I'm open to new sounds or fresh versions of old sounds, whether that be rock/electonica hybrid or whatever. Just show me something with some balls. Has it dawned on you yet that modern rock is monotone and bland? That's been the trend for 7 or 8 years and it's rubbish.
You sit there with your head in your arse and tell anyone who thinks it's bland that they are old but what you don't have the benefit of is the likes of The Sex Pistols and the punk generation enter the frame, or Nirvana and the Grunge generation enter the scheme.

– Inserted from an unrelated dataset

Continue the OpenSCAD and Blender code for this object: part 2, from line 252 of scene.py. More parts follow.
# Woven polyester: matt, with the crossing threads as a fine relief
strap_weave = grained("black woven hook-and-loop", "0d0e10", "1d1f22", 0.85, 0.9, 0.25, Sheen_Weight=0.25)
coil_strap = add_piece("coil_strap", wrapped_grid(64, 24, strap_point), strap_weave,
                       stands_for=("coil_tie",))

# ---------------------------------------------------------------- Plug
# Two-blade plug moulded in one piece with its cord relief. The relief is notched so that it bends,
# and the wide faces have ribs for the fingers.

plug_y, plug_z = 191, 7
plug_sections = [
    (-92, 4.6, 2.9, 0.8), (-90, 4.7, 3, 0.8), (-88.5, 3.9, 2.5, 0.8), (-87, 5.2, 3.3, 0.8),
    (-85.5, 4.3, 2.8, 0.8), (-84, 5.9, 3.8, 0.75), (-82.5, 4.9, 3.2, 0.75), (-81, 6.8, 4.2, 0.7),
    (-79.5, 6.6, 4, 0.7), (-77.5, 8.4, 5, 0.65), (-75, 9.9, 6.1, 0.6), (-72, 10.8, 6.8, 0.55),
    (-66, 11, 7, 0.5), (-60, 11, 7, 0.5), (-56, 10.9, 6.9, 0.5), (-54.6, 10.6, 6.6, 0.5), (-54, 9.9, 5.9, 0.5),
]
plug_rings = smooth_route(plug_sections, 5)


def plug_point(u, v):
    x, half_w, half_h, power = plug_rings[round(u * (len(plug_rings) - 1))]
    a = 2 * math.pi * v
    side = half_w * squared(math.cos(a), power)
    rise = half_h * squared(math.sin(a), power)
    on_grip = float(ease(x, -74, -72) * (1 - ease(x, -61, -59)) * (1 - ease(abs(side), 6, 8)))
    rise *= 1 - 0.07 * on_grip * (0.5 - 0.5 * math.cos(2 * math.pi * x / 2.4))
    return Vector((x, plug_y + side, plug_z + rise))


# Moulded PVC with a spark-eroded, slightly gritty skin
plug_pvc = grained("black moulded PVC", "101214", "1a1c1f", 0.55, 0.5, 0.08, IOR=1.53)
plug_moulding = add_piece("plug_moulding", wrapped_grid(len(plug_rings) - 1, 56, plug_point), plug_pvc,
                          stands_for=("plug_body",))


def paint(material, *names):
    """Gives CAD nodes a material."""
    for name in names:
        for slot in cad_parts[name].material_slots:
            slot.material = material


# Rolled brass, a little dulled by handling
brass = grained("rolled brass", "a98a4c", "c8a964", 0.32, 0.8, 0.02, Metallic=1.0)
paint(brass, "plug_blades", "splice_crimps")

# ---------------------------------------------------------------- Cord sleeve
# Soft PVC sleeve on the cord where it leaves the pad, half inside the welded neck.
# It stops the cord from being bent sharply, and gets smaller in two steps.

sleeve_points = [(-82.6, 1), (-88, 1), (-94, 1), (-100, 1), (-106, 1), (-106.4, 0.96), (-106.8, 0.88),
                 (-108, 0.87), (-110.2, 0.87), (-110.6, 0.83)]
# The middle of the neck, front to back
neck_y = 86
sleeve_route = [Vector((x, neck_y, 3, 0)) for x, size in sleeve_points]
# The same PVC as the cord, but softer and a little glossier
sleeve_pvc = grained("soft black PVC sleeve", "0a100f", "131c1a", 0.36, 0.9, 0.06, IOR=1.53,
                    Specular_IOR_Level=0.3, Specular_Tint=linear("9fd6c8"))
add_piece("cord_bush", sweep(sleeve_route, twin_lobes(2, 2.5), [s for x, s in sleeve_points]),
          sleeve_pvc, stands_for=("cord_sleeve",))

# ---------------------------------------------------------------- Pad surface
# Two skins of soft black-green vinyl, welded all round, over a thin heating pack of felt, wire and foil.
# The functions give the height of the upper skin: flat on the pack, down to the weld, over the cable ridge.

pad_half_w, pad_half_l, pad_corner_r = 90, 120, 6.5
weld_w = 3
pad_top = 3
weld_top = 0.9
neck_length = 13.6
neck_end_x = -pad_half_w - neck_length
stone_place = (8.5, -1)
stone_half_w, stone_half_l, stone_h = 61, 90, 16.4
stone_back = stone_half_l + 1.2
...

I'm sorry La Dispute, but Quickstraw's point is far more valid. Saying you don't like Nirvana because Kurt was a crap guitarist completely misses the point. One song he plays changed the history of music. Likewise the Sex Pistols.
Deerhunter. Lollerskates.
I just want to cut my wrists.
Why? Helicopter is a beautiful track.
I've seen Deerhunter close with it live and it's just as climactic. In fact the whole set was just so unbelievably tight and loud.
Bradford Cox is certainly a better songwriter than Kurt Cobain. Lyrically, there's no comparison.

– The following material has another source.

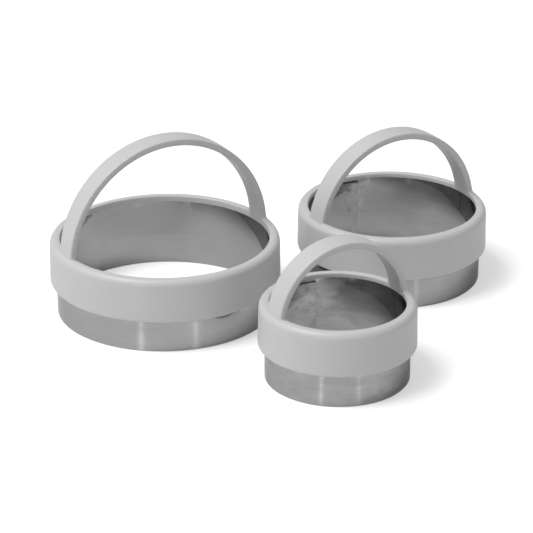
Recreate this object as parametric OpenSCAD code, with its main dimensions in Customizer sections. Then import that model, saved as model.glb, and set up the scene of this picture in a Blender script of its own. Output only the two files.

Music just doesn't have the cultural impact it once did. Whether it has got shitter over the last couple of decades or whether the masses have moved on because there is so many other things out there to occupy your senses, I'm not entirely sure. Probably a bit of both.

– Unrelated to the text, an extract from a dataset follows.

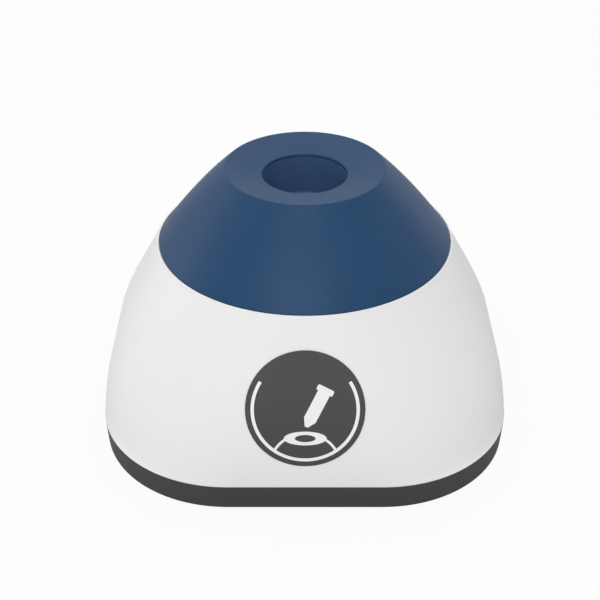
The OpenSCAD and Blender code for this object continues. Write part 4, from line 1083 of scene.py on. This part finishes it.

The the thread is about eras. As I said, The Sex Pistols and Nirvana defined and started 'eras'. Your example of Deerhunter as a band of this era is lost on me as the song 'Helicopter' is just a ballad that could be released anytime in the last 30 years. Nothing about them say 'this is now' I'm afraid.
But I can see your passionate about your favourite bands at the 'moment' so I will bow out. I hope one of them will define an era, but I doubt it. Good day to you.
This comment suggests you really don't get my point. He may well be a better song writer, but that's neither here nor there. It's about the effect certain abnds had on rock music after a period of mediocrity. Unfortunately you don't understand this because you don't have the hindsight of people like me who have lived it and seen it.Bradford Cox is certainly a better songwriter than Kurt Cobain. Lyrically, there's no comparison.
Because you haven't witnessed the pattern. Rock goes through cycles of freshness and staleness. fresh, stale, new band that breaks the mould in fresh, tons of bands follow and soon becomes stale, new band that breaks the mould in fresh :| (that means repeat)I don't personally see the fascination with 'defining an era'
This comment suggests you really don't get my point. He may well be a better song writer, but that's neither here nor there. It's about the effect certain abnds had on rock music after a period of mediocrity. Unfortunately you don't understand this because you don't have the hindsight of people like me who have lived it and seen it.
PS I used Sex Pistols and Nirvana purposely because they are bands I am indifferent about. There's a lot more to punk rock than sex pistols and a lot more to grunge than Nirvana. These bands are just the face of these eras, but it runs far deeper than that.
I grew up in the 80s and listened to 60s and 70s mostly because 80s had a lame synth sound. There were guys like you who tried to tell me I was wrong and old school, and that Van Halens 1984 and Def Lepard was the shizzel-iznits, but I was confident we were going though a shit period in rock.
The 90s cam and Pearl Jam, Soundgarden, FNM, Pumpkins, Beck, RATM came and i welcomes the new era. Guess what? Those Van Halen and Def leopard fans still listen to that shit today. Sound familiar? The next wave will come out of necessity and you'll be still listening to bland boring shit.
I've noticed.I don't really understand your point.
Because you haven't witnessed the pattern. Rock goes through cycles of freshness and staleness. fresh, stale, new band that breaks the mould in fresh, tons of bands follow and soon becomes stale, new band that breaks the mould in fresh :| (that means repeat)
You're not actually aware rock is in the stale part of the cycle right now. In fact, you're not even aware that what you listen to is just an evolution of rock. You think rock is Led Zeppelin and anyone who listens to rock is Rolling Stone obsolete.
The truth is you're just listening to bland placid rock which sooner or later will evolve again into something a bit more ballsy.
Stop kidding yourself that anyone older is some sort of middle aged person claiming new music is just "noise". Your tastes are boring. Please bring me something that old people actually complain as "that's just noise". You'll peak my interest.